Now streaming on Netflix, Cheer runs for six, one hour-long episodes, following the Navarro College cheerleading team as they prepare to compete for their 14th national championship. The docuseries sheds light on the backstories of a handful of individuals, revealing that the team is made up of many young people who have been through tremendous hardship, giving them familial bonds with each other and an intense drive to succeed. The series is driven by the stories of athletes like Morgan, who was abandoned by her parents; Gabi, whose parents have made a business of her cheerleading; La’Darius whose difficult childhood included struggles over his sexual orientation; and Jerry, whose passion for cheer kept him going after his mother’s death. Navarro’s coach, Monica Aldama uses her business sense and competitive drive to build the best team and routines that she can, but she also pours her heart into the young people who come to Navarro from all over the country in order to compete in her program.
Cheerleading is not something that I am very interested in, but Cheer tells such a compelling story that it was hard not to binge all six hours at once. The stunts the cheerleaders perform are amazing and it was shocking to see how often they got hurt in practice, but what kept me watching was the human interest. Cheer is moving and heartwarming and I recommend it for weekend Netflixing.

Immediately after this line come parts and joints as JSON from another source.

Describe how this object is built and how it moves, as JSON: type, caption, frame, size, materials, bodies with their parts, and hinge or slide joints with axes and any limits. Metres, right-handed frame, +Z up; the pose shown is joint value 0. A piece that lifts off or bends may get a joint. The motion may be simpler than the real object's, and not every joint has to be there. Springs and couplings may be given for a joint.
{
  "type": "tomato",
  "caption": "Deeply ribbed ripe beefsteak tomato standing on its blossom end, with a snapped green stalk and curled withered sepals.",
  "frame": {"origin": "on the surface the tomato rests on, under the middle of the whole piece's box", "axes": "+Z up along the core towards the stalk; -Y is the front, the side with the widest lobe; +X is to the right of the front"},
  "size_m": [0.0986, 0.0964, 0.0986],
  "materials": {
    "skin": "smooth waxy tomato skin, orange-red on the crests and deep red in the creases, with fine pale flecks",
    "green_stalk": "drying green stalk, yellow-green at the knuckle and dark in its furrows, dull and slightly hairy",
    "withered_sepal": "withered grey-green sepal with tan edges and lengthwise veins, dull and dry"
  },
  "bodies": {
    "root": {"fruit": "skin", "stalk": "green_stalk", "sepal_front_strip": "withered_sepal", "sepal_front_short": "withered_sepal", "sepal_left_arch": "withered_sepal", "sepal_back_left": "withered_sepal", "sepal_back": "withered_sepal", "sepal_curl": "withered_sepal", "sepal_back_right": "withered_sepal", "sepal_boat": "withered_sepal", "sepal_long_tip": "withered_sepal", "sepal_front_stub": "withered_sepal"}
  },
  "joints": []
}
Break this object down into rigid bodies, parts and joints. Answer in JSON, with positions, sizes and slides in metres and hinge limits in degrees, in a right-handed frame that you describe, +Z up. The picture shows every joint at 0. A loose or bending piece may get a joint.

Available on Hulu, the British series The Accident unfolds in the aftermath of a construction accident that kills a group of young friends in a sleepy town in Wales. Leona Bevan (Jade Croot) was the ringleader of the group and is the only survivor of the accident. Her father, Iwan (Mark Lewis Jones), is the town councilman who acted as the liaison between the town and the company building the new office park that was the site of the accident. The project was meant to revitalize the town’s economy, but in the wake of the building’s collapse, serious questions linger about who is responsible and why the teens were on the construction site to begin with.
Leona’s mother, Polly (Sarah Lancashire), is caught between her family and her friends who, led by grieving mother Angela Griffiths (Joanna Scanlan), are lodging a suit against the company, represented by Harriet Paulsen (Sidse Babett Knudsen). As the drama plays out, The Accident explores issues around trauma, survivor’s guilt, and loyalty.
The Accident can be really heavy. In fact, my husband bowed out of watching it with me because of the slow pace and intense interactions between the lead characters. The show was also voted “the most disappointing drama in 2019” by UK-based viewers. Nevertheless, I was still hooked by the story and satisfied by the nuance with which the writers treat the relationships and the fallout from the terrible accident. I was particularly impressed by the relationships between the female characters, such as Polly and her daughter Leona and Polly and her best friend Harriet, who find themselves on opposite sides of the legal battle. The show does move along slowly, but every moment is taut with emotion.
The performances are also strong. Sarah Lancashire is a treasure and she gives Polly a lot of conviction and strength. As Leona, Jade Croot has some difficult scenes to play after the accident and she does an incredible job bringing to life the physical and emotional toll on her character.
This show is definitely not going to be everyone’s cup of tea, but for fans of emotional family dramas and film noir, it is worth giving a try. I really enjoyed it.